▶ **RECORDS FOR THIS TASK**:
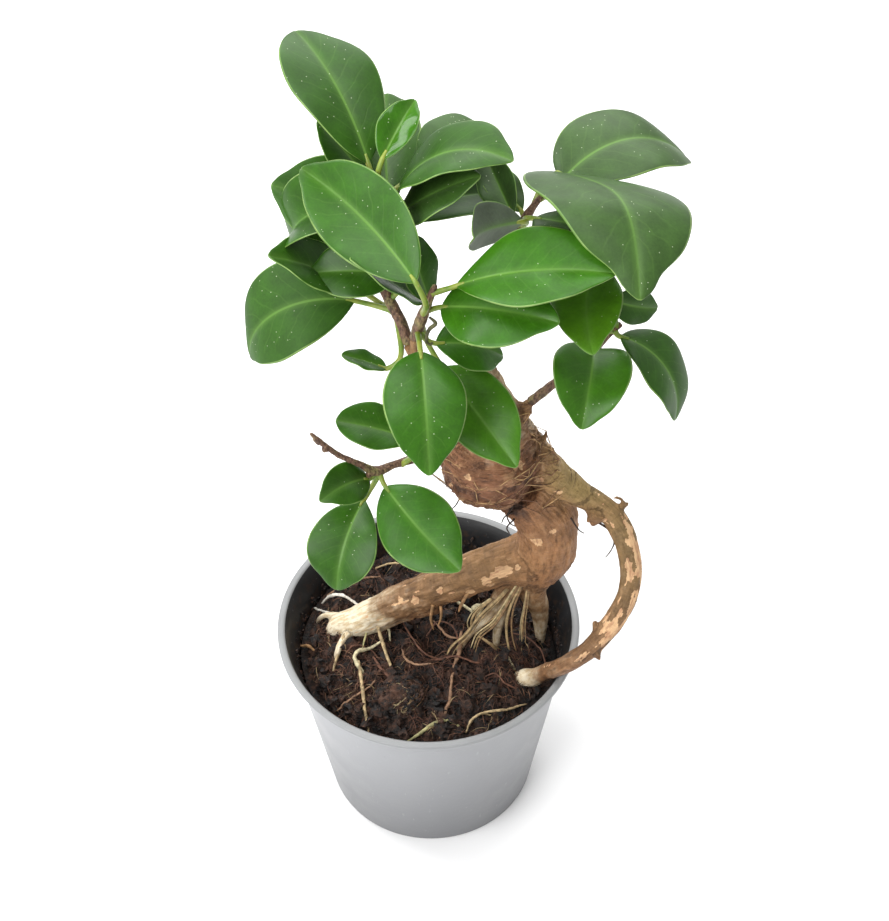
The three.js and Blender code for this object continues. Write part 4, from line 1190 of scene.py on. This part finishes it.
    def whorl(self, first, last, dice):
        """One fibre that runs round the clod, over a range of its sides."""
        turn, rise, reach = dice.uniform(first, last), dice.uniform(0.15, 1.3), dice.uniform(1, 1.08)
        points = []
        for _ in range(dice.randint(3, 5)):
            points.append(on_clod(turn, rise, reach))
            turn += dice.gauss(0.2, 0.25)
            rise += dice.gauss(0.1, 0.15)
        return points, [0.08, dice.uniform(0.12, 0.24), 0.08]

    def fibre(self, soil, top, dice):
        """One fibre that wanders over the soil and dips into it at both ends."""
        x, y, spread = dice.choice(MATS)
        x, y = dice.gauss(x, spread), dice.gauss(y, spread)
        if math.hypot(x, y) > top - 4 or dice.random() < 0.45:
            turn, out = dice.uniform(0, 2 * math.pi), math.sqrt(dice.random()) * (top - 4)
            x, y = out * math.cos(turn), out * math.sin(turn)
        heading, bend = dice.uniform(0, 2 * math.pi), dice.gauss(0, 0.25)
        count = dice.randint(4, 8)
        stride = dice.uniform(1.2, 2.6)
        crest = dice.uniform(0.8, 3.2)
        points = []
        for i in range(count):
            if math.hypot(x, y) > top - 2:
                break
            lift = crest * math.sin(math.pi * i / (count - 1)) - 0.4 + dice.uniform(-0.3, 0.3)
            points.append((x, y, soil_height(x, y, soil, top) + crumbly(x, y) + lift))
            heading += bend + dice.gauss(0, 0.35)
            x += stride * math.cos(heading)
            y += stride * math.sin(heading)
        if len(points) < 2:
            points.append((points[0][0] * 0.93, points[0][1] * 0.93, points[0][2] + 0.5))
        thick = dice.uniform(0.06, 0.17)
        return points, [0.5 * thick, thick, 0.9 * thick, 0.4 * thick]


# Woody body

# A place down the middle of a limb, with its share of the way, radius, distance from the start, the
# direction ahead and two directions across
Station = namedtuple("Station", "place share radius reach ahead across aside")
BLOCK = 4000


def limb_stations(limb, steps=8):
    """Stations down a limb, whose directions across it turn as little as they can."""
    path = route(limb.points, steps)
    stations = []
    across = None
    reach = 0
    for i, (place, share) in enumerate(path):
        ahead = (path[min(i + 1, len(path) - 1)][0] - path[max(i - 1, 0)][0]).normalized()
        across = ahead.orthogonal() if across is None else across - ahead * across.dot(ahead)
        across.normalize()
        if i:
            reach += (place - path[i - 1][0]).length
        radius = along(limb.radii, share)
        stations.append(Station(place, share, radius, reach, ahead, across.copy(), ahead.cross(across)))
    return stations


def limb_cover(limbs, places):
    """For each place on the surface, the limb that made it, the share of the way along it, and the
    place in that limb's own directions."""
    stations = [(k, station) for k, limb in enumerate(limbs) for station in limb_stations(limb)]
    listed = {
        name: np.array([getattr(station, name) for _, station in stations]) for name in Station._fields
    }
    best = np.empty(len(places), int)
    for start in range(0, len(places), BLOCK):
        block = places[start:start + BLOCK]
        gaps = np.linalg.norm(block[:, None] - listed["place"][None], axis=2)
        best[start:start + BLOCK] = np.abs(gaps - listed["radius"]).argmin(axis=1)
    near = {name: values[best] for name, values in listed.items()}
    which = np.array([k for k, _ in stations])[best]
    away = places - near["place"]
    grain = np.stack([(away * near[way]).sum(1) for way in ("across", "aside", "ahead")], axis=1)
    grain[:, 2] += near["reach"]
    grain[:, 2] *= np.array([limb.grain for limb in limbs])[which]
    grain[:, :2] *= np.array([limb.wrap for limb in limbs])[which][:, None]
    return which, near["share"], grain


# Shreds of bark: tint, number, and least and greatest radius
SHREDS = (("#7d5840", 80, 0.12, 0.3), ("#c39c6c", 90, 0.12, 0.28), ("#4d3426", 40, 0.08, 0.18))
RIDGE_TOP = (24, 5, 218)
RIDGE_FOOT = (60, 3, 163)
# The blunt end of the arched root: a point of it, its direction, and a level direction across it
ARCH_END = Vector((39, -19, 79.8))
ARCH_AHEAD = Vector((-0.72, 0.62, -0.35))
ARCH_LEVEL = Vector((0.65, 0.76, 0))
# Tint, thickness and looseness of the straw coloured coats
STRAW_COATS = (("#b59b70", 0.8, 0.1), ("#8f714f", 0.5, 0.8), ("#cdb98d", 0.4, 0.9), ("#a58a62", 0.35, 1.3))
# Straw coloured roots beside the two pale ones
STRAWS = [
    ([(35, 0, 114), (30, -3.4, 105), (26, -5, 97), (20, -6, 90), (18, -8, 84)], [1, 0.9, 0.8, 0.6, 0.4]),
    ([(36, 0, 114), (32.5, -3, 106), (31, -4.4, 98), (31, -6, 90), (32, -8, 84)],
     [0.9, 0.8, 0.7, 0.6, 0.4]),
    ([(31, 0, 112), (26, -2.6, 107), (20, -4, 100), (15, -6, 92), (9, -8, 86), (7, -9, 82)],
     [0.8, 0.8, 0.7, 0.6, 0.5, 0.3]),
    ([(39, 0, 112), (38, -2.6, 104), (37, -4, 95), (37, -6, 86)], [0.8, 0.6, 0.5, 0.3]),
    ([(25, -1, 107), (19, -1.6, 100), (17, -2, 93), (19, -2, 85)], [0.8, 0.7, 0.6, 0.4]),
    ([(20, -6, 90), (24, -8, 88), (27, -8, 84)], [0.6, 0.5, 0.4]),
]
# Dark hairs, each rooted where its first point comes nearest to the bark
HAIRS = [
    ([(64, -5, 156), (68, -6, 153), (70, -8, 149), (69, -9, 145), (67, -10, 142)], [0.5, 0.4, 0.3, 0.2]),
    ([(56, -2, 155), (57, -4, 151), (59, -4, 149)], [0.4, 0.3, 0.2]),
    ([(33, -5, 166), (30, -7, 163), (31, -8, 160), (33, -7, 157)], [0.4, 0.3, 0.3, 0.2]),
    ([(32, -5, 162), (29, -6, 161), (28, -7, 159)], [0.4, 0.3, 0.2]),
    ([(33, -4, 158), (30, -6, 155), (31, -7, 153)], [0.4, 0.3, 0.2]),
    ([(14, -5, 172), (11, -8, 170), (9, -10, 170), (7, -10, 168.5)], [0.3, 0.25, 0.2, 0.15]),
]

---

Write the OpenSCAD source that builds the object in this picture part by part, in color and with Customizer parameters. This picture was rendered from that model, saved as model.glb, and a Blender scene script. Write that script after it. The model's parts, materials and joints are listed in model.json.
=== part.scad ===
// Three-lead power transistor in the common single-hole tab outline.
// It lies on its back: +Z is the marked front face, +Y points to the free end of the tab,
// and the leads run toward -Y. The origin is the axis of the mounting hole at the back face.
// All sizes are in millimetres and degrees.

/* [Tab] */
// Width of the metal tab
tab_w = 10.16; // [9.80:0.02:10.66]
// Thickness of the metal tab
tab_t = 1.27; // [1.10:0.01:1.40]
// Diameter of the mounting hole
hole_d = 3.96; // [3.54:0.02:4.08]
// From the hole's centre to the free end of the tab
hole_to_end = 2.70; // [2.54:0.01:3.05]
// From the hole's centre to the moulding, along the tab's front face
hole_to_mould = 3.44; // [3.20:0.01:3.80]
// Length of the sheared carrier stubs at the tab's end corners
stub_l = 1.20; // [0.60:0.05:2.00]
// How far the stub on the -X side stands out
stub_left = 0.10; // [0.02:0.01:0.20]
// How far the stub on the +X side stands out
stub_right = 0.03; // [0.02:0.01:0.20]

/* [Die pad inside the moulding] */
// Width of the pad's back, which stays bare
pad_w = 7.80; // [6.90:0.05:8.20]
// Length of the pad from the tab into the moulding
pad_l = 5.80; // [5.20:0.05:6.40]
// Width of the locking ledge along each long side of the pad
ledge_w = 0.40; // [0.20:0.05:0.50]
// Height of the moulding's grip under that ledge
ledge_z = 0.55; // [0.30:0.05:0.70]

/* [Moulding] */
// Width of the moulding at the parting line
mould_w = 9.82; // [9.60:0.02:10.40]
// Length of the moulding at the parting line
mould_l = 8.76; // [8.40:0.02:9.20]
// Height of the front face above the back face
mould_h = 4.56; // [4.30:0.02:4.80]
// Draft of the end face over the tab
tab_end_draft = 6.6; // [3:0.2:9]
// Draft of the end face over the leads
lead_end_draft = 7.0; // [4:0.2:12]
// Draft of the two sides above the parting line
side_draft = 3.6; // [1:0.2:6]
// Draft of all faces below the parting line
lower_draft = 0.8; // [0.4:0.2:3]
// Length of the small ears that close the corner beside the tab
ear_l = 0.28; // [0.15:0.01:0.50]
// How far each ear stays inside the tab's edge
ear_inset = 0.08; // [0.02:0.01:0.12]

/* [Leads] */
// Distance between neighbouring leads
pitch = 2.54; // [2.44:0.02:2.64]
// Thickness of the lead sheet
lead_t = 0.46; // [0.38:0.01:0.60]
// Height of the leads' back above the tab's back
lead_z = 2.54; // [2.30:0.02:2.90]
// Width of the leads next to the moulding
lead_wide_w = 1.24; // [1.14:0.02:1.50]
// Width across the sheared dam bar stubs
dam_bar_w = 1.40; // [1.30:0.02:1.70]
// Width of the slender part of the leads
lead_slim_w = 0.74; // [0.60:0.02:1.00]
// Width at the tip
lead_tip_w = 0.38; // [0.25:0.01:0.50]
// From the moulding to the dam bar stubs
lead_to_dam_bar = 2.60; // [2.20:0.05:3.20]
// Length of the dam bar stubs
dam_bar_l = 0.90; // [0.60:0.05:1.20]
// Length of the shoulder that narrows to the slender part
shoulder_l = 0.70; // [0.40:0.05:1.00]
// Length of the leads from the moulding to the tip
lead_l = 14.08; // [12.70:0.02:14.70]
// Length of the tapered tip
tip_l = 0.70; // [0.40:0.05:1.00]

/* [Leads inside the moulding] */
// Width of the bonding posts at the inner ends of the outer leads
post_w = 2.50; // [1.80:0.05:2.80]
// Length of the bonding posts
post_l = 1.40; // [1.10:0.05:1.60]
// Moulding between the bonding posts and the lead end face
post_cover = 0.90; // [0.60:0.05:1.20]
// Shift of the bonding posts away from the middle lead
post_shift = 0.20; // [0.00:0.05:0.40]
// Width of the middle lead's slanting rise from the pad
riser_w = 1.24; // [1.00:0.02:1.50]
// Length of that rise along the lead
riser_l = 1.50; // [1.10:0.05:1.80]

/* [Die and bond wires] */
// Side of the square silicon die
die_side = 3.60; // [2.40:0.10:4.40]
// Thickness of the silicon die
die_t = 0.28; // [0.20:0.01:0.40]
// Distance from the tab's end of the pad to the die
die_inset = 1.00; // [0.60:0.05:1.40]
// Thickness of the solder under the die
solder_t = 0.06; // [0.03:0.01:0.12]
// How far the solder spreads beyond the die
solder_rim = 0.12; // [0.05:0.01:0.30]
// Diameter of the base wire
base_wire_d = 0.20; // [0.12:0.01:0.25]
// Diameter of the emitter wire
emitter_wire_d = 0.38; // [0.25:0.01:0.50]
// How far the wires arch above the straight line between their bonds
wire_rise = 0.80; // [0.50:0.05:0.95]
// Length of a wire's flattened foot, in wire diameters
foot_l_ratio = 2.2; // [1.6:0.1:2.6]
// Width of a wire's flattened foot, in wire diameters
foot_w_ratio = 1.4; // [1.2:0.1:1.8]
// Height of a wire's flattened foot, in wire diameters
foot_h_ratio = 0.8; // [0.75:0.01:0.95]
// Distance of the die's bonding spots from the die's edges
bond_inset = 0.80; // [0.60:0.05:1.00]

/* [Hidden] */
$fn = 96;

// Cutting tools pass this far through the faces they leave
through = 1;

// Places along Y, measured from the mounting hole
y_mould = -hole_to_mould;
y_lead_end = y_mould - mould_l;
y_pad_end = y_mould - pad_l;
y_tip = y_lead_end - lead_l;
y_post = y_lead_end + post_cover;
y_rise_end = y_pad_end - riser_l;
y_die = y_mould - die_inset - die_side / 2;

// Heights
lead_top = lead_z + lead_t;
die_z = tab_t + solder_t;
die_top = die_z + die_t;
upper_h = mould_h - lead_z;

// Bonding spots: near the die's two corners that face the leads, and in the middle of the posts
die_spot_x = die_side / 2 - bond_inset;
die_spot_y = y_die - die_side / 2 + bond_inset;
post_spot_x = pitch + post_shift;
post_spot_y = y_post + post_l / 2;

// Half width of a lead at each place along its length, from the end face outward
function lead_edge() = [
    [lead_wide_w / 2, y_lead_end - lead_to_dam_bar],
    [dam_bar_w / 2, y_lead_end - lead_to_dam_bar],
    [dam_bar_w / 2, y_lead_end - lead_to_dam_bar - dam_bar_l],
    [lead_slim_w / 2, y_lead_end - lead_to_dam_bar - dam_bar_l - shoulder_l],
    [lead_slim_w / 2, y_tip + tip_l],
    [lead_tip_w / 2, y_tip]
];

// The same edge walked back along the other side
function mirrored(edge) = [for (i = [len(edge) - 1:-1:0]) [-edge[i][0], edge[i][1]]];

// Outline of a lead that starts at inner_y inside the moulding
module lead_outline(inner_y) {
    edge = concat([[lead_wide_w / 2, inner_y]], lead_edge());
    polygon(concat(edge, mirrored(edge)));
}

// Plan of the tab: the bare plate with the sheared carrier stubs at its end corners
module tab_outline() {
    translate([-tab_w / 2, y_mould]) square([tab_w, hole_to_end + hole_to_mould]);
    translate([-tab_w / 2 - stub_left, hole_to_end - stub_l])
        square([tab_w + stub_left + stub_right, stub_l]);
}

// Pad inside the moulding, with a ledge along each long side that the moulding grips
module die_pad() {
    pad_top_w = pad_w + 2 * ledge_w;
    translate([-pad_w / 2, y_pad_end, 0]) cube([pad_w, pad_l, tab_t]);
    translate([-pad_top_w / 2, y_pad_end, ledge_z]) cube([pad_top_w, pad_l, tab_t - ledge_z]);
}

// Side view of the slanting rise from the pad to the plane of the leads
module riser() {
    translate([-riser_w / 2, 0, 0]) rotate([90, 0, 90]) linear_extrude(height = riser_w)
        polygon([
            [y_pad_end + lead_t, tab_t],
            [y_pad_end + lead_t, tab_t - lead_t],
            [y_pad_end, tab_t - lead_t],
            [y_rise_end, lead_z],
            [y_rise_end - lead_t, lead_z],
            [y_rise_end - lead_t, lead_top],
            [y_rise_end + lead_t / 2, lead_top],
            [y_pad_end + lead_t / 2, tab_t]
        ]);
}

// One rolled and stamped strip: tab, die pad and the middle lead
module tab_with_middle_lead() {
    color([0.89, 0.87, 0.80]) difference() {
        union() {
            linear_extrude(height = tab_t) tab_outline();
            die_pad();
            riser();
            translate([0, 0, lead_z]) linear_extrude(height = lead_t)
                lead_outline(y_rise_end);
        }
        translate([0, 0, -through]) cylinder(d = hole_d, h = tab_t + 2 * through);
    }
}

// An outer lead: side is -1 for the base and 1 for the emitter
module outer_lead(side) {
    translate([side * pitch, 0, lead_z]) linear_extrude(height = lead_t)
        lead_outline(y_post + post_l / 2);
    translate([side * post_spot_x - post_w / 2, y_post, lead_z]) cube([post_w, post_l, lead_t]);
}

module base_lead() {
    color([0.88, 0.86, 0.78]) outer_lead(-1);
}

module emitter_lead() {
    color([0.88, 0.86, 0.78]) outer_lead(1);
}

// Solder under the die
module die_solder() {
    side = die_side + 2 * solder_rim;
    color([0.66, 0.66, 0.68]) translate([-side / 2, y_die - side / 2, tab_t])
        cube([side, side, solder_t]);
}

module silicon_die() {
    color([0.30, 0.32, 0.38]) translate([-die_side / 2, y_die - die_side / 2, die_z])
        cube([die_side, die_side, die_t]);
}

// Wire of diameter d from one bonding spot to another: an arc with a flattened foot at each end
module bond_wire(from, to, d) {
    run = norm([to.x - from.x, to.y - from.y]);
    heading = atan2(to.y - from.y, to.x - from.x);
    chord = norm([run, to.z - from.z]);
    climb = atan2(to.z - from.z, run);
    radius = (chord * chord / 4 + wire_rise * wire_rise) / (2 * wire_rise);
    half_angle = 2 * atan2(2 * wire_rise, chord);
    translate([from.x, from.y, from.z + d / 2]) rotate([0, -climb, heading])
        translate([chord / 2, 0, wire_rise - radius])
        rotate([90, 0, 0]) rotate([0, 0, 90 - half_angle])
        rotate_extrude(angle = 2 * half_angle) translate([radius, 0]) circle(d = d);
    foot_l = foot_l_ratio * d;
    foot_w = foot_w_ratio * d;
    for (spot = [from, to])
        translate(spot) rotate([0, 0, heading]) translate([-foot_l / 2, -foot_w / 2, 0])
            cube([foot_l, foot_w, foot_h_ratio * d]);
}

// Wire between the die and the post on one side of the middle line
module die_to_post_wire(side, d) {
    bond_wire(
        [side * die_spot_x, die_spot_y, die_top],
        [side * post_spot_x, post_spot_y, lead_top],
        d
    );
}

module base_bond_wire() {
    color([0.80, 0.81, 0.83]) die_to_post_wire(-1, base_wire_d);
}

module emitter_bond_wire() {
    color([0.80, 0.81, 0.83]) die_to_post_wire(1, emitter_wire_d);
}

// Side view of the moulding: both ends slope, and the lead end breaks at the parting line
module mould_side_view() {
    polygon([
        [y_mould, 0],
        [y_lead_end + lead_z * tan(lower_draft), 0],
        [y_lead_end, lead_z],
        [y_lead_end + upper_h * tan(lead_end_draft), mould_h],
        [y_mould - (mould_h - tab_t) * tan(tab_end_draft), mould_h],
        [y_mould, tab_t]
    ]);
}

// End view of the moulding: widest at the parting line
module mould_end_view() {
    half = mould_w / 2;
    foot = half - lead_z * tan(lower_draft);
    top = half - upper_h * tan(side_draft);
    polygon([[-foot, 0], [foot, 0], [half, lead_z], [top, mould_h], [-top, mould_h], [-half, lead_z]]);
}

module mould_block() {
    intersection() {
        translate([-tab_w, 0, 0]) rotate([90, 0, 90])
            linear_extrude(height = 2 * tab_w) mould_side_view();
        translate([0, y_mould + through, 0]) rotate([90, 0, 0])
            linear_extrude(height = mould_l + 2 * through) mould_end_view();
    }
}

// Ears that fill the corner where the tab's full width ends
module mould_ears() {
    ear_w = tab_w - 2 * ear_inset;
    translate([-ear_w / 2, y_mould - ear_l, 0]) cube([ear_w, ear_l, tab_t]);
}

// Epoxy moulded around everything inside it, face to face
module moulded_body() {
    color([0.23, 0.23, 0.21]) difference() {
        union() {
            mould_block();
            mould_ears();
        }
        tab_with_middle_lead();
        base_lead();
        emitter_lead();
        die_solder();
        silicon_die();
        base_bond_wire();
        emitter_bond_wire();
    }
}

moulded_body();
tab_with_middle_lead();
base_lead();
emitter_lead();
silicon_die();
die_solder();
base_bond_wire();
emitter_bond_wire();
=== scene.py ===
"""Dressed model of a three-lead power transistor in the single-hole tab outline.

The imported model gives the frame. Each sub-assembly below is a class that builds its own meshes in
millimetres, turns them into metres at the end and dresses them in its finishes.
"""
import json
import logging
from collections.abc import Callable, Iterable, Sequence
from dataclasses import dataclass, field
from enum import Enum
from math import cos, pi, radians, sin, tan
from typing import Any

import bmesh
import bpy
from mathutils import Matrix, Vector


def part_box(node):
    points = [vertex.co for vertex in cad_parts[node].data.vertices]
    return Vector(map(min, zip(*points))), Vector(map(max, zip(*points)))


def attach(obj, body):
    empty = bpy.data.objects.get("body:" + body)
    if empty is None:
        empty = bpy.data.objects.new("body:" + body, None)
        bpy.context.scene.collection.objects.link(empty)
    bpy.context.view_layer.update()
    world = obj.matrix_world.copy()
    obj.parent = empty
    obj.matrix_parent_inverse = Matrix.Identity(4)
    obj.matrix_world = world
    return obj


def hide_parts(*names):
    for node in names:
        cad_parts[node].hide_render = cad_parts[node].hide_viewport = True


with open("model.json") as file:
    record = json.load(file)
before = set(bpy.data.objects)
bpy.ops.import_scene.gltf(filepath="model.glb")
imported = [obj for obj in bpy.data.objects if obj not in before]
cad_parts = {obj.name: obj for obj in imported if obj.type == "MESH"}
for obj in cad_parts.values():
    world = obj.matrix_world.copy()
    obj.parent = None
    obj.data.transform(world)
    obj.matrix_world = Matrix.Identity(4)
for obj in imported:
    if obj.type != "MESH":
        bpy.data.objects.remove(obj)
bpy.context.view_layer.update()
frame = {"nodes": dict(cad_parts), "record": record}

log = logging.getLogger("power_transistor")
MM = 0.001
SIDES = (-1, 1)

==

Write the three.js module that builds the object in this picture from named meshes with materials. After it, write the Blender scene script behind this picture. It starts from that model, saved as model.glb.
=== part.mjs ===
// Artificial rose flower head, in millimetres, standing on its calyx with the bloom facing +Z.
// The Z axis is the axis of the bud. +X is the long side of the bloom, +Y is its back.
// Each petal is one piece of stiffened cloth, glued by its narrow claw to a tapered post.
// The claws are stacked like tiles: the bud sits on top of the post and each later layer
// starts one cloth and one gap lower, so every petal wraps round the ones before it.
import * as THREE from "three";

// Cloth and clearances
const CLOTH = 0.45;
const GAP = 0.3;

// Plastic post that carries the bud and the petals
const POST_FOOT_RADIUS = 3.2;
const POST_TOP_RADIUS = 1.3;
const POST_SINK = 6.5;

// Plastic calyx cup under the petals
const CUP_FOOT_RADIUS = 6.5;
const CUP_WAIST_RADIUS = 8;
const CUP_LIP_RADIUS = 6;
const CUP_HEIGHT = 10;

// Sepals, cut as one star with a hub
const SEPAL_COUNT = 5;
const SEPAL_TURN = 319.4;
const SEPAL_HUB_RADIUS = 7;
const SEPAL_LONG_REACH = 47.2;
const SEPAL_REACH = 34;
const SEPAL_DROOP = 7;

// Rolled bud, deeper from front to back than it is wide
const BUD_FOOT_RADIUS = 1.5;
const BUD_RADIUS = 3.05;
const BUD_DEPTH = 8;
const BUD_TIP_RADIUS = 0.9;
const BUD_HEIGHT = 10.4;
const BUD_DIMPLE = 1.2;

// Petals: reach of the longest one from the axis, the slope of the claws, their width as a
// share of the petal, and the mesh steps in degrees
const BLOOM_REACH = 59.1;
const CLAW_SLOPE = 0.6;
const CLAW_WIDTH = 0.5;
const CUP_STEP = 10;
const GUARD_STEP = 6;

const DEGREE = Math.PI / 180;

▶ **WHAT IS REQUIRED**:
Your task is to retype the entries verbatim, starting with the line that holds "obj.data.transform(world)" and stopping after the line that holds "SIDES = (-1, 1)".

▶ **CORRECT ANSWER**:
    obj.data.transform(world)
    obj.matrix_world = Matrix.Identity(4)
for obj in imported:
    if obj.type != "MESH":
        bpy.data.objects.remove(obj)
bpy.context.view_layer.update()
frame = {"nodes": dict(cad_parts), "record": record}

log = logging.getLogger("power_transistor")
MM = 0.001
SIDES = (-1, 1)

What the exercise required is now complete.